Q: How have campus operations adjusted service delivery based on occupancy? Dynamic cleaning services? Changes to maintenance? Any case studies or early adopters to showcase?

A: This is a great question. In addition to straightforward efforts to realign service delivery with expected need, we are hearing about schools attempting to use more technology to inform custodial care practices in the same way that they will attempt to further leverage energy management and CMMS tools to match deployment of resources to match need. Technology to track use in restrooms, for example, will minimize excess cleaning and supply replenishment in these intensive spaces. And schools are definitely exploring internal tools or engaging business partners who can help track in real time the level of activity in spaces in order to inform all manner of maintenance and care activities. Such efforts can even affect external care, if they are sophisticated enough to make visible the level of activity between built spaces. Check in with the folks at the University of Florida as an example of places where they are doing all in their power to leverage technology.

Q: You touched a bit on the recent market disruptions, but that is only an extended reach to budgeting. The more direct one is the dissolution of the Department of Education. This has a direct tie to fed funding to education. How did that help or hurt institutions?
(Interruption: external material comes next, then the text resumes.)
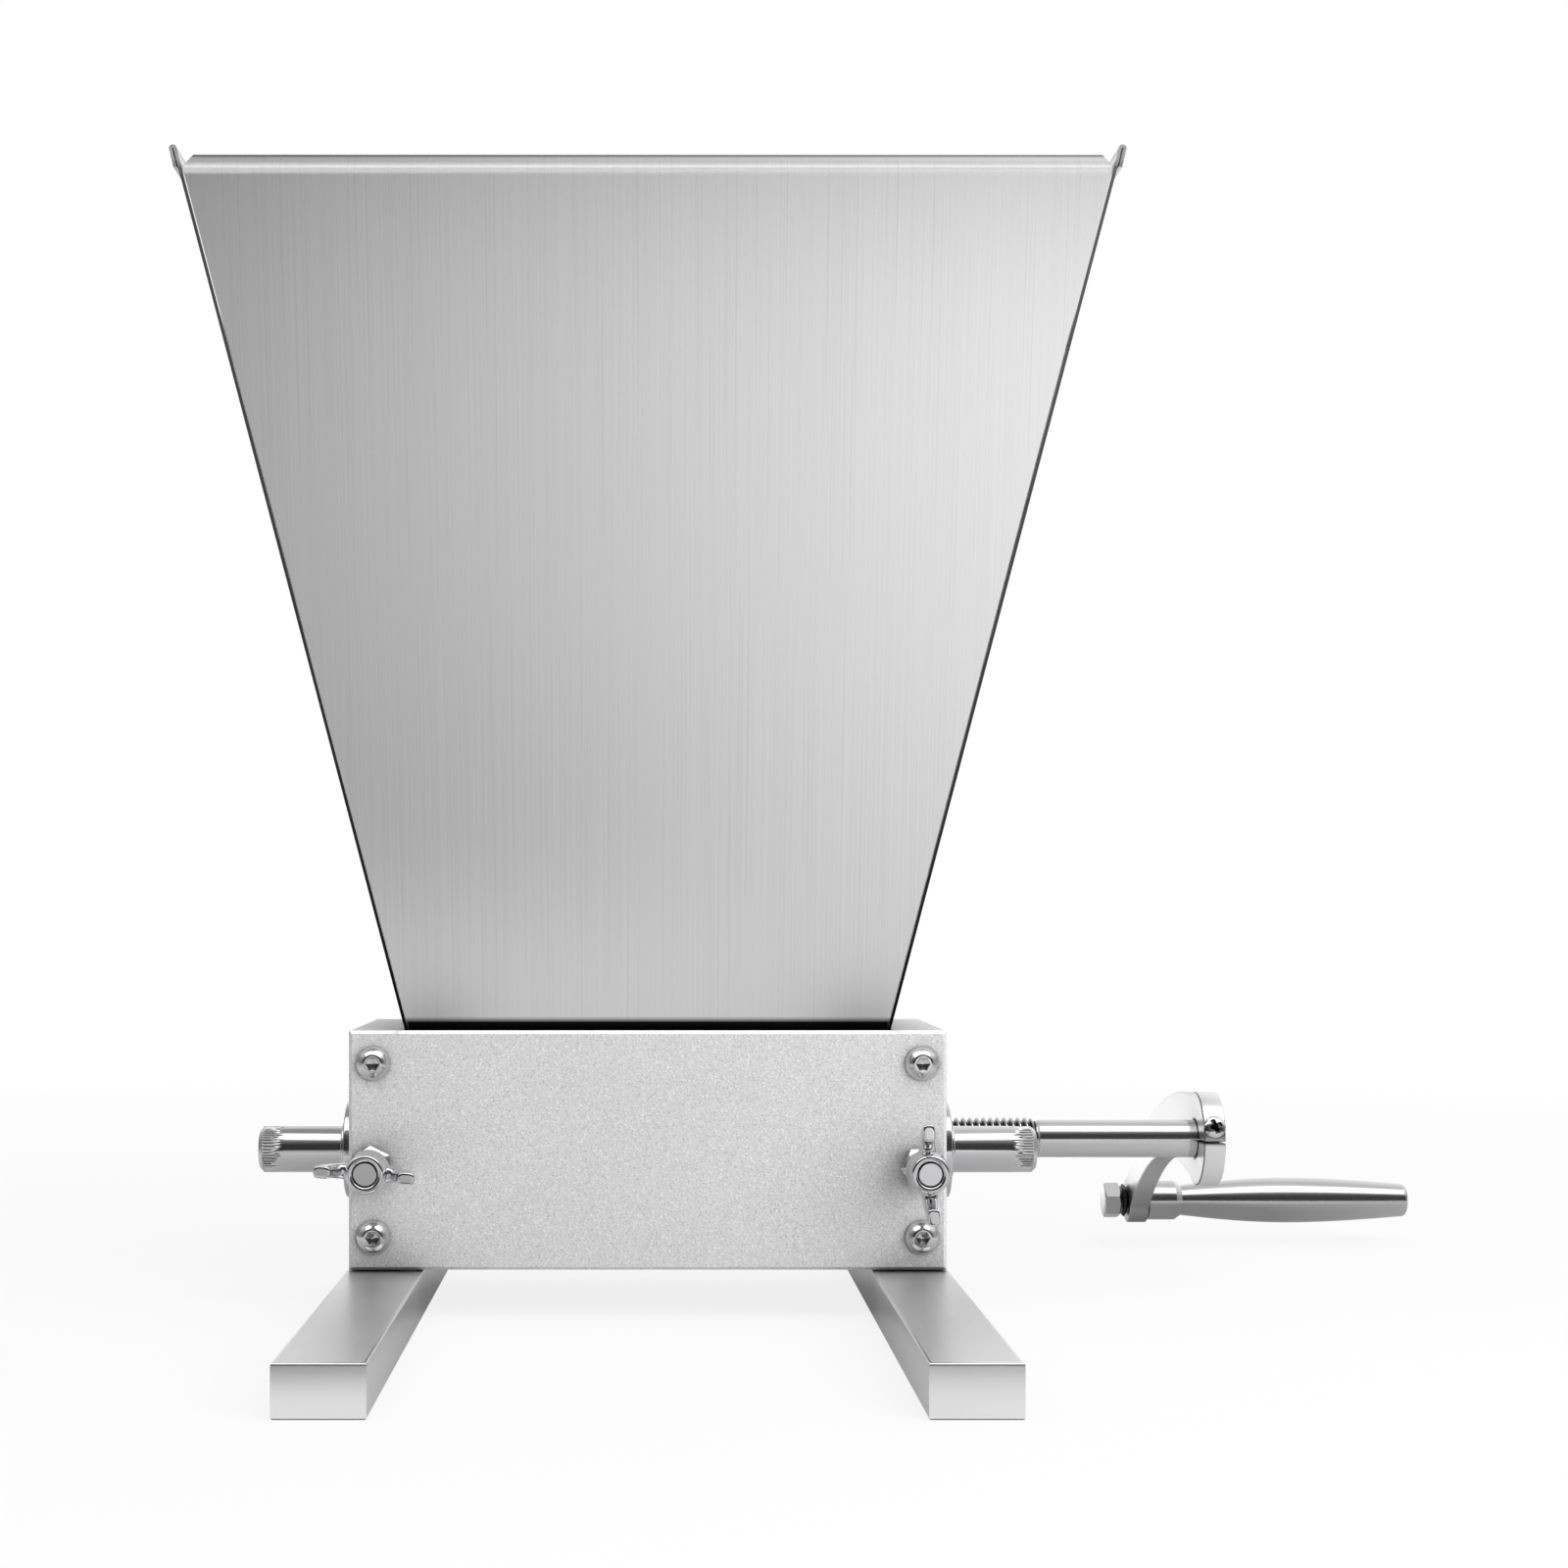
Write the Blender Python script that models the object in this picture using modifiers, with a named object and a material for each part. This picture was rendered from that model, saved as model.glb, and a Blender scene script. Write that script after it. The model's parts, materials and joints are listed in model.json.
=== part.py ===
"""Hand cranked grain mill: two fluted rollers in an aluminium body, under a folded steel hopper.

Metres, +Z up. The mill stands on the ground at Z = 0 with its front towards -Y, and the crank is at
its right end. Places below are worked out in the mill's own frame, whose X = 0 and Y = 0 lie at the
middle of the body. The empty "mill" moves that frame so that the world's origin is under the middle
of everything that the mill reaches.
"""

import math

import bmesh
import bpy
from mathutils import Matrix, Vector

# Clearances
GAP = 0.0003
BORE_PLAY = 0.0001
OVERRUN = 0.002

# Body of the mill
BODY_WIDTH = 0.155
BODY_DEPTH = 0.073
BODY_HEIGHT = 0.062
COVER_THICKNESS = 0.003
END_PLATE_THICKNESS = 0.014
PLATE_EDGE = 0.0004

# Feet
FOOT_LENGTH = 0.350
FOOT_WIDTH = 0.020
FOOT_HEIGHT = 0.012
FOOT_OVERHANG = 0.00075
FOOT_EDGE = 0.0006

# Foot screws, countersunk from below
FOOT_SCREW_SPREAD = 0.030
FOOT_SCREW_RADIUS = 0.003
FOOT_SCREW_HEAD_RADIUS = 0.0055
FOOT_SCREW_HEAD_HEIGHT = 0.0028
FOOT_SCREW_RECESS = 0.0007
FOOT_SCREW_GRIP = 0.010
FOOT_SCREW_SOCKET = 0.004

# Rollers and their axes
AXIS_ABOVE_BASE = 0.0295
ROLLER_GAP = 0.0015
ROLLER_WALL_GAP = 0.00175
ECCENTRICITY = 0.001
ROLLER_FLUTES = 48
FLUTE_DEPTH = 0.0007
FLUTE_TWIST = math.radians(24)
FLUTE_STEPS = 5
ROLLER_CORE_RADIUS = 0.0070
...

A: Each year’s report is based on the previous year’s data. So the 12th edition report is not a reflection of the latest federal activity.  At this moment, it is entirely unclear how changes to the Department of Education are affecting institutions for the long-term. It is difficult even now to speculate as the landscape is constantly changing.  It is fair to say that at a base level, the loss of support for many of the data gathering components of the department means it will be harder in the future to measure performance or even track key indices that are used to measure institutional and industry health. As the story develops, it is likely to become clearer how changes in support for financial aid programs, programs for students with special needs and others will impact both individual schools and the academy broadly. The 13th edition of the report will reflect early responses and implications.

Q: A lot has been said about long-term vs. short-term decision-making. In this current climate, there is a tendency to abandon longer-term strategies like Total Cost of Ownership modeling and Lifecycle Costing in lieu of easy, short-term decisions that end up costing more in the future. What efforts are being pursued by APPA or SCUP to encourage and educate members on the importance of maintaining a TCO/LCCA perspective, thinking creatively for adaptive reuse, space optimization, as well as pointing them towards work done by our partners like Gordian that will empower them in advocating for effective resources?
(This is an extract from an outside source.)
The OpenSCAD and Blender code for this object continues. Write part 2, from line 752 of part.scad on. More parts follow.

A: Both APPA and SCUP as organizations are supportive of models that reflect life cycle costs and the full implications of ownership. While TCO is generally the right choice, it may not be viable in every situation. Each campus and its leadership need to make choices that are in the best interest of their institution; at any given time, this may not be aligned with a TCO/LCCA long-term approach. In particular, while delivering APPA’s professional development offerings, the programs, including APPA-U, annual, regional and state conferences, and virtual offerings, identify the benefits of a long-term outlook with the TCO approach. Similarly, SCUP regularly features practitioner perspectives on TCO and long-term approaches through conference sessions and articles in its Planning for Higher Education (PHE) journal, providing peer insights on strategic facilities planning. As these ideas continue to proliferate, campus leaders will be able utilize the case studies of creative and effective adoption of these principles to encourage, model und ultimately implement a long-term outlook.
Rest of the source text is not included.